▸ **Given information**

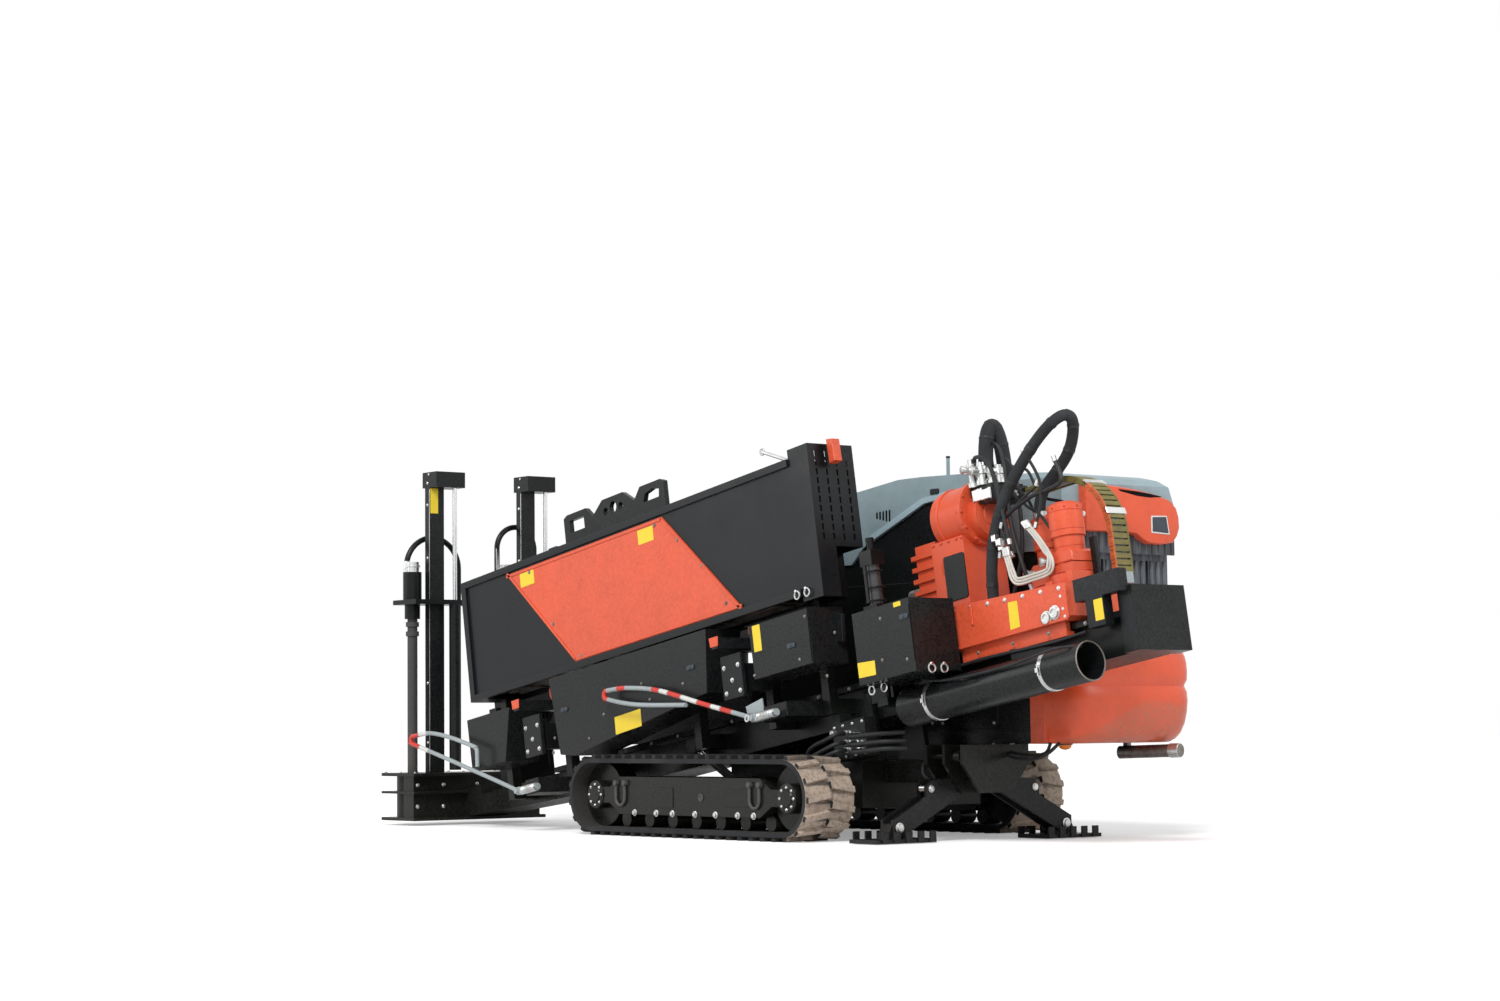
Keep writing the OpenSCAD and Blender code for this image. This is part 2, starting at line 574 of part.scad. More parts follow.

* * *

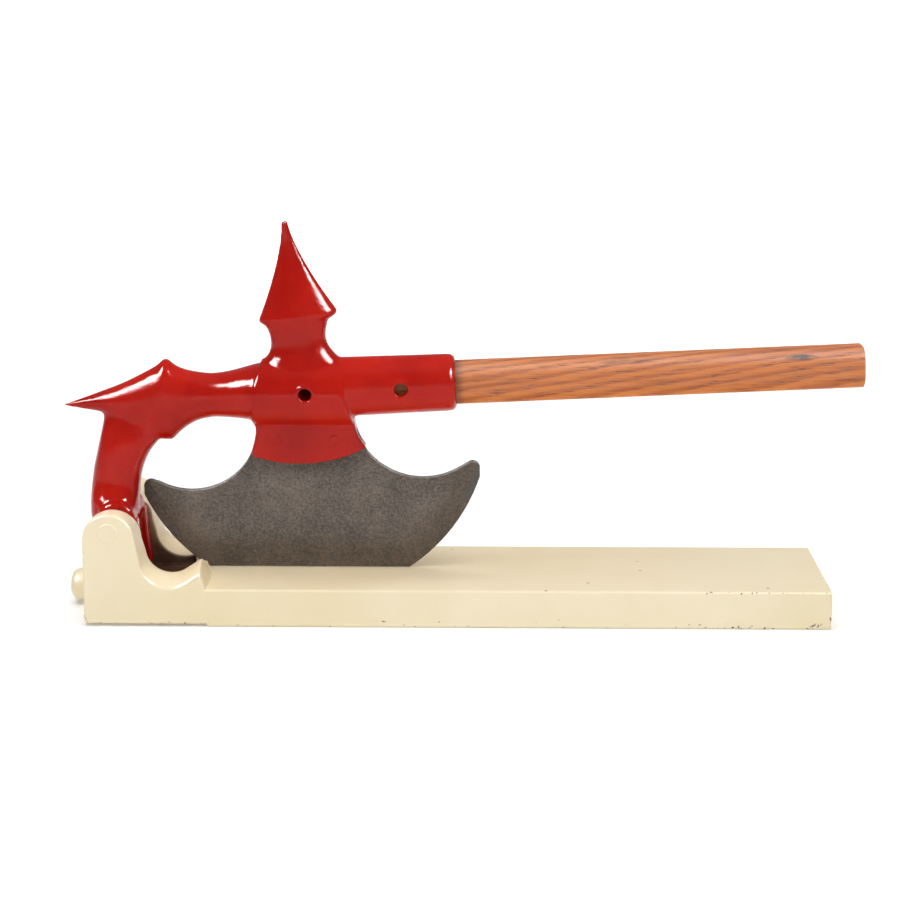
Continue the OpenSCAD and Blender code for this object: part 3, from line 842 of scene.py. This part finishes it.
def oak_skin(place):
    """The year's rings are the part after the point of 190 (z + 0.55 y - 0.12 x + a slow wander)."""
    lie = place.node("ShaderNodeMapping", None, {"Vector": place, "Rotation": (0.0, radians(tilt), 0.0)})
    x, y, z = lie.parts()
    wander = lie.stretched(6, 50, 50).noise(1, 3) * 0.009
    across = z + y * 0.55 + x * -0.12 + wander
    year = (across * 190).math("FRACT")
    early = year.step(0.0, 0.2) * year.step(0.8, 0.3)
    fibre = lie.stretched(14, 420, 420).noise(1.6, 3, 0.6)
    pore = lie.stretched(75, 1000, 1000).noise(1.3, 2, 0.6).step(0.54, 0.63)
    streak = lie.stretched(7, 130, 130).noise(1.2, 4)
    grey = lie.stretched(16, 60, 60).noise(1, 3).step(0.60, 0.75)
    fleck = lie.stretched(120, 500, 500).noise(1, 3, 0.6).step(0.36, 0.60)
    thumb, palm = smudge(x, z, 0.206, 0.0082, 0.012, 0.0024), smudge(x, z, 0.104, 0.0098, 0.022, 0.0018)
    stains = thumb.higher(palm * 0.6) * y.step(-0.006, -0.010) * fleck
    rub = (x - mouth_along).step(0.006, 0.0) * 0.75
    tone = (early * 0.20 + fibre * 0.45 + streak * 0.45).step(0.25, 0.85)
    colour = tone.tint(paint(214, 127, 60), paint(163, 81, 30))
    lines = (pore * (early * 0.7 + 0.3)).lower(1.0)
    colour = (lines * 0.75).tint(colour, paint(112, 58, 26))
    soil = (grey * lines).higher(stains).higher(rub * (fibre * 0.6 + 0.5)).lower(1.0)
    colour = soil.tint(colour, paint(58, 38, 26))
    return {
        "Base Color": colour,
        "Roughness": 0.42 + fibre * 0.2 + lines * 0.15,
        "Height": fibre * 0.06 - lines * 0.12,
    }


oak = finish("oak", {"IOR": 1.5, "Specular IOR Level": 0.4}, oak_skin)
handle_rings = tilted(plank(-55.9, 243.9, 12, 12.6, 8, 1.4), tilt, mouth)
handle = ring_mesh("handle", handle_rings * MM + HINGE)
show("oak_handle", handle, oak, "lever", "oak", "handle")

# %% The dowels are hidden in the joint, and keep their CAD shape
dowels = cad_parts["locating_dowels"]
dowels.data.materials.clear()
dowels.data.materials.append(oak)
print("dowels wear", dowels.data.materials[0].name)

▸ **Exercise**
Which lines hold the word "dowels"? Copy all of them.

▸ **Output of the task**
# %% The dowels are hidden in the joint, and keep their CAD shape
dowels = cad_parts["locating_dowels"]
dowels.data.materials.clear()
dowels.data.materials.append(oak)
print("dowels wear", dowels.data.materials[0].name)